All the helper functions for minimax were tested individually; by calling the function in terminal and also through running cabal v2-test with the written unit tests. The minimax AI was initially tested by verifying if the game tree generated was correctly represented. Since the game tree for minimax was composed of several unique functions, each were tested separately with the command :set +s to understand the approximate time complexity of the functions. This allowed me to identify the exact point in which the function starts running inefficiently.

cutDepth depth (gameTree gameStates (0, state)) took a runtime of 0.18 seconds, showing that the function for generating the game tree is implemented quite optimally.
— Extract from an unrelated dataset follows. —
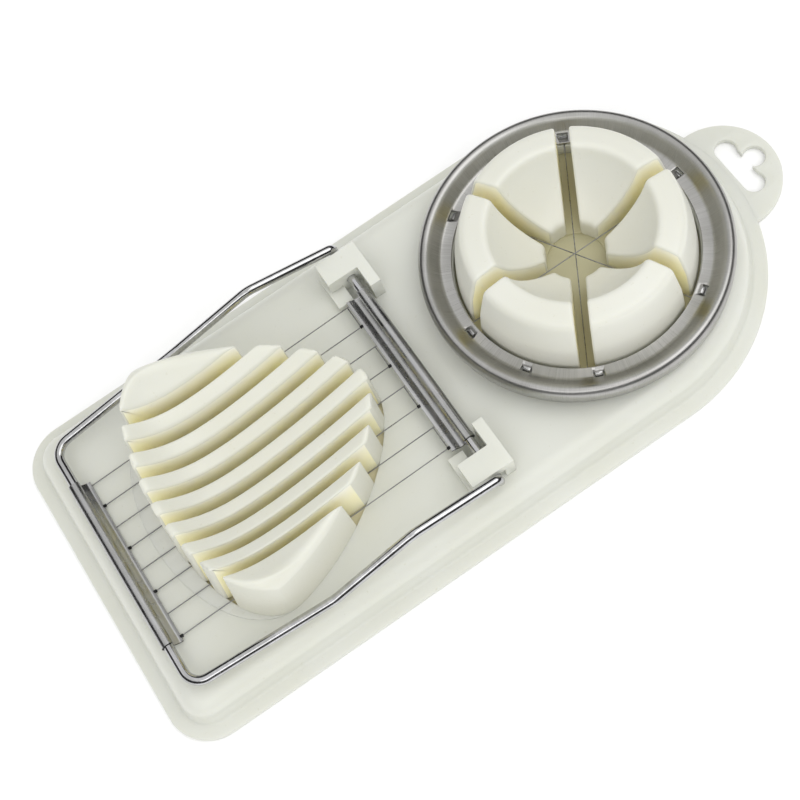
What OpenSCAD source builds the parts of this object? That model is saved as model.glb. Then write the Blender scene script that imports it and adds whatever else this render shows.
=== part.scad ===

However, valueTree (initialState (4,2)) 4 had a runtime of 4.54 seconds, showing that the O value for valueTree was significantly higher than the composite functions for the game tree.

Although the game trees can be generated, there is an extent to which the tree can be understood. Thus, the assumption that the tree had been implemented correctly was made to continue further tests with the AI. After these individual tests were run and the functions were debugged, the helper functions were finally used in the minimax function and tested in CodeWorld. Any errors or crashes within CodeWorld resulted in another instance of testing being performed; by stepping through the code, making sure that everything made logical sense with respect to the minimax algorithm.

After the minimax AI returned an appropriate output, the AI was played against previously designed AIs such as greedy and firstLegalMove in CodeWorld. The results of these matches represented how well minimax performs, and was clearly shown to outperform both greedy and firstLegalMove.